Escritor francês afirma que o fim na sociedade atual apenas existe na negação e na representação do cinema

"Quem não pensa na morte se priva da alegria da vida"

FREE-LANCE PARA A FOLHA, EM PARIS

Leia abaixo a continuação da entrevista com o psicanalista Michel Schneider, autor de "Morts Imaginaires", sobre os últimos instantes de escritores famosos. (FERNANDO EICHENBERG)

Folha - Como é morrer como um artista da frase?
Schneider -
Muitas vezes uma defesa contra o fim das palavras é criar a palavra final. A expressão "ter a última palavra" significa mostrar que somos mais fortes, mais malandros, mais inteligentes. Mas é a morte que tem a última palavra -e sua última palavra é muda, é o silêncio. Freud mostrou que a palavra espirituosa é uma provocação lançada à morte, porque por trás da última palavra há sempre o medo da morte. A linguagem é o que nos separa, imperfeita e provisoriamente, da morte. De certa forma, o autor escreve sua morte e sua vida.

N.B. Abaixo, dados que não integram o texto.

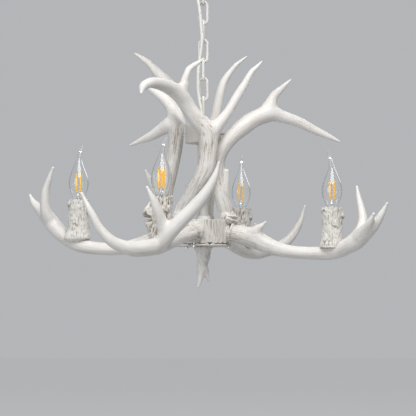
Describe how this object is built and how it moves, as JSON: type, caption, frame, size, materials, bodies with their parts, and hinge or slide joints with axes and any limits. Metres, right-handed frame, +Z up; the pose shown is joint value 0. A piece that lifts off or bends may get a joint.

Folha - O senhor cita cinco categorias de escritores mortos. Como são aqueles que morrem de história, como Walter Benjamin?
Schneider -
Há efetivamente o peso da história. Não se morre do mesmo modo na época de Montaigne, de Jean Lorrain ou de Maupassant. Para Montaigne, as últimas palavras são ao nosso Pai. Promete-se sua alma à Deus e recita-se a oração dos cristãos. É só no fim do século 17 ou 18 que se começa a morrer "eu", essa idéia moderna e individualista que encontramos em Benjamin Constant, Stendhal ou Rilke. Cada escritor pertence à sua história e também à história em si mesma. Para alguns, como Stefan Zweig ou Walter Benjamin, há o peso da história, de totalitarismos que fizeram com que se suicidassem.

Folha - Para o sr., Pascal e Tolstói, por exemplo, morreram de Deus?
Schneider -
O caso de Pascal é surpreendente. A frase mais terrível do livro está em seu pensamento: "Morreremos sós". Não se espera isso de um pensador cristão. Pascal morre do único amor que concebeu, o amor de Deus. Um amor trágico e doloroso.

Folha - Entre todos, o sr. diz preferir aqueles que "morrem de sua morte", como Montaigne ou Freud.
Schneider -
São aqueles que não têm uma morte forçosamente estóica, mas algo de um olhar que não retorna, que reconhecem a força da morte. Meus preferidos morreram na busca do sentido. E, quando não havia mais sentido a buscar, o jogo acabou, a comédia terminou. Considero justa a crença que diz que viver é dar sentido ao que não possui sentido.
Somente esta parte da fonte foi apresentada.